While that sounds substantial, a victory of this magnitude would not be enough to form a ruling government. The CDU/CSU is likely to have to form a coalition government. Germany’s current government is a coalition between the CDU/CSU and SPD parties.
There are hypotheses about the potential coalitions: the CDU/CSU might partner with the FDP, which was longtime chancellor Helmut Kohl’s governing coalition; it might, once again, partner with the SPD; there is also talk of a “Jamaica” coalition, or a government made of the Black (CDU/CSU), Yellow (FDP) and Green parties; a CDU/CSU and Green Party coalition is considered less likely. The CDU/CSU has ruled out a partnership with the far right-wing AfD or Die Linke. If the CDU/CSU performs worse than expected and the SPD is the largest party, it could look to partner with Die Linke and the Green Party, which is the coalition currently in charge of the city-state of Berlin. In the alternative, the SPD may look to form a “traffic light” coalition (yes, the Germans enjoy their political color metaphors) involving the Red (SPD), Yellow (FDP) and Green parties.
Why should Americans care about these elections? A few reasons:
First, Germany’s relationship with Russia, and therefore Europe’s relationship with Russia, stands in the balance. Merkel has clearly opposed Russia’s bellicose activities, particularly the annexation of Crimea (about which she said that accepting the annexation would be similar to accepting the division of Germany in the Cold War era). Should the CDU/CSU form a successful coalition government, Germany will remain the backbone of European opposition to Russia. Merkel was instrumental in the design and imposition of the most recent set of EU sanctions against Russia.
The SPD, however, would seek a closer relationship with Russia and potentially lift some active sanctions. The FDP has taken an even more charitable view of Russia’s annexation of Crimea, saying that it may accept the annexation as a “long-term provisional arrangement.” Die Linke, even further to the left, supports a security alliance with Russia. On the other end of the spectrum, the far-right, anti-immigration AfD believes that improved relations with Russia would help control immigration from Central Asia. The party’s co-founder and Brandenburg party leader, Alexander Gauland, explained: “we can only block the way for refugees from Asia and Afghanistan trying to get here by working with Russia. . . . [W]e need Russia as a Christian bulwark against an Islamic invasion.”
Should the CDU/CSU perform less favorably than predicted, an SPD alliance could shape a German outlook friendlier to Russian involvement in Europe. The Green Party is the only party likely to enter the Bundestag that joins the CDU/CSU in its intention to maintain sanctions against Russia until the Minsk peace agreement is implemented in Ukraine.
Stances on defense more generally also differ substantially among the parties.
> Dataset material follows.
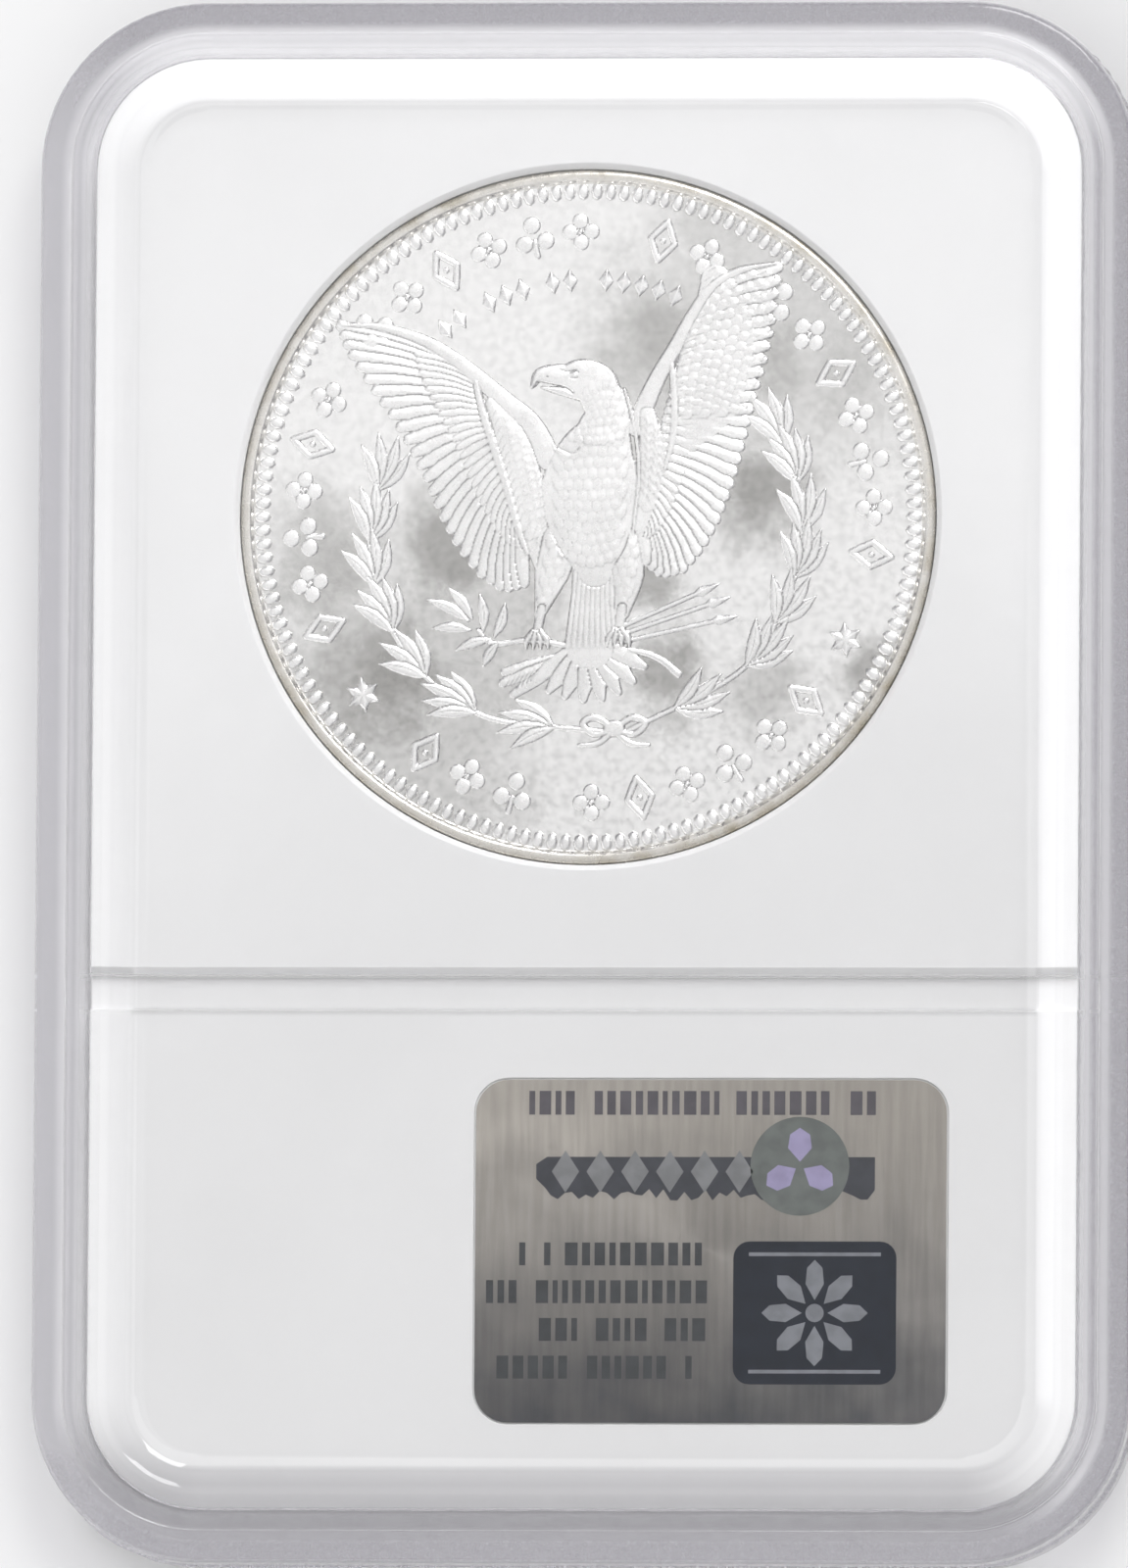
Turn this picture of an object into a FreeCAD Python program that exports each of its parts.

The CDU/CSU and the FDP have supported a plan for a joint EU military force and increased military spending to meet the NATO requirement of 2 percent of national output by 2024. Die Linke, the Green Party and the SPD, conversely, are against a military buildup of this nature. In fact, the SPD has accused the CDU/CSU of catering to Donald Trump’s desires, saying that “Merkel and the CDU/CSU make themselves small vis-a-vis Donald Trump when they answer his provocations around the two-percent target by saying, ‘Okay, fine, we’ll put in more money,’ as if we didn’t have any better ideas what to do.” While the CDU/CSU, FDP and SPD all see NATO as a part of the European common security and defense policy, Die Linke’s position is that Germany should leave NATO and join a common European security scheme that includes Russia. The AfD sees NATO as a defense alliance in which Europe should have more influence.
In June, the EU launched a large defense fund as part of the European Defense Action Plan to procure military equipment and to research and develop “joint defense capabilities.” The CDU/CSU has pushed for more EU defense integration, but the SPD and FDP are more aggressive about this proposal, seeking a single EU army. For its part, Die Linke rejects EU-wide militarization. EU diplomats are expressing even more enthusiasm for the European Defense Action Plan given that Brexit takes Britain out of the picture; Britain had opposed anything that poses competition for NATO.
In addition to the second-order consequences of Russian relations and defense schemes, Germany’s relationship with the United States is directly at issue in this election. Germany’s increasingly negative view of the United States is no secret. In her Munich speech in May, Merkel explained to the world (with apparent reference to the United States and the U.K.) that Germany does not see its alliances through rose-colored glasses: “the era in which we could fully rely on others is over to some extent.” While Merkel’s statement did not sever ties with America by any means, her countrymen generally hold negative views about their transatlantic partner these days, according to Erik Brattberg, the director of the Europe Program at the Carnegie Endowment for International Peace. A study conducted by Pew Research Center this year indicates that only 11 percent of Germans have confidence in Trump; and only 35 percent of Germans have a favorable view of the United States, according to the same study. Separately, Brattberg cites a survey by Forsa that shows that 63 percent of Germans favor improved relations with Russia and only 40 percent of Germans want to strengthen German-American relations. Brattberg writes, “German foreign policy heavyweights like ex–foreign minister Joschka Fischer and former ambassador Wolfgang Ischinger have warned about the need to avoid falling into patterns of anti-Americanism and the importance of distinguishing between the U.S. leadership and the rest of the country, but these efforts do not seem to be bearing much fruit.”
While the CDU/CSU is primed to come out on top, which would preserve some stability and predictability for arguably the most important government in Europe at the moment, each of the smaller parties in the Bundestag holds positions on Russia, EU collective defense, and NATO that would push in a different direction. So even if the polls are correct and the CDU/CSU continues to be the dominant party, it may emerge from this election dependant on parties poised to pull in a different direction.